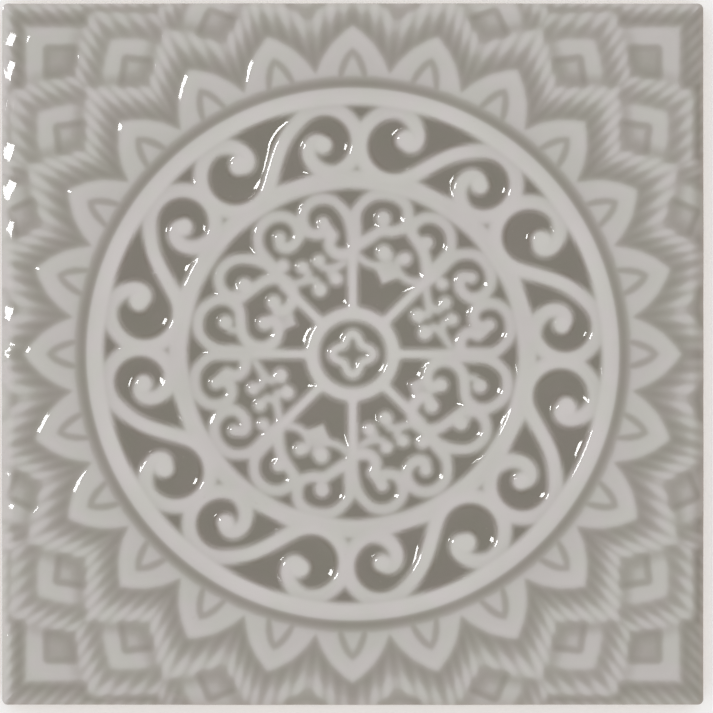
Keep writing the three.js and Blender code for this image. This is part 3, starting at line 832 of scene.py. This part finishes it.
def sheet(x_lines, y_lines, z=None):
    """Two triangles for each cell of a grid, split along the flatter diagonal."""
    columns, rows = len(x_lines), len(y_lines)
    a = (np.arange(rows - 1)[:, None] * columns + np.arange(columns - 1)).ravel()
    b, c, d = a + 1, a + columns + 1, a + columns
    split = np.zeros(len(a), bool) if z is None else np.abs(z[a] - z[c]) > np.abs(z[b] - z[d])
    first = np.where(split, [a, b, d], [a, b, c])
    second = np.where(split, [b, c, d], [a, c, d])
    return np.hstack([first, second]).T


def rim_of(triangles):
    """Vertices round the open edge of a sheet, in the order in which its faces run."""
    edges = np.vstack([triangles[:, [0, 1]], triangles[:, [1, 2]], triangles[:, [2, 0]]])
    keys = edges.min(1).astype(np.int64) * (triangles.max() + 1) + edges.max(1)
    _, where, count = np.unique(keys, return_index=True, return_counts=True)
    following = dict(edges[where[count == 1]])
    start = next(iter(following))
    ring = [start]
    while following[ring[-1]] != start:
        ring.append(following[ring[-1]])
    if len(ring) != len(following):
        raise RuntimeError("the edge of the glazed face is not one closed line")
    return np.array(ring)


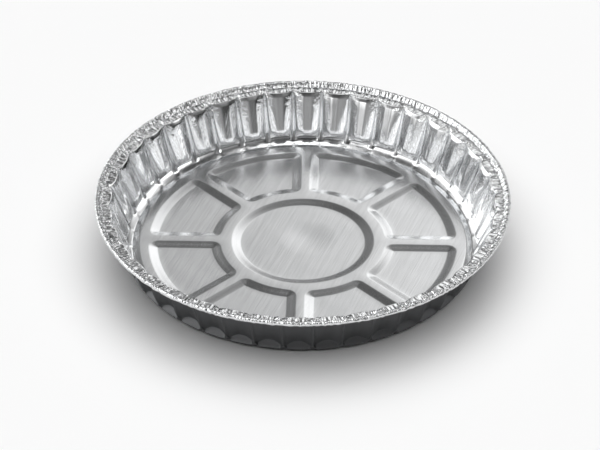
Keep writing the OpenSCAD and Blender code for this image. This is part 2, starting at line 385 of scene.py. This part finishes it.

══════

**WHAT THE EXERCISE ASKS**:
Look through the data above. Find each line with the string "starting" and copy it.

**THE COMPLETED TASK**:
Keep writing the three.js and Blender code for this image. This is part 3, starting at line 832 of scene.py. This part finishes it.
Keep writing the OpenSCAD and Blender code for this image. This is part 2, starting at line 385 of scene.py. This part finishes it.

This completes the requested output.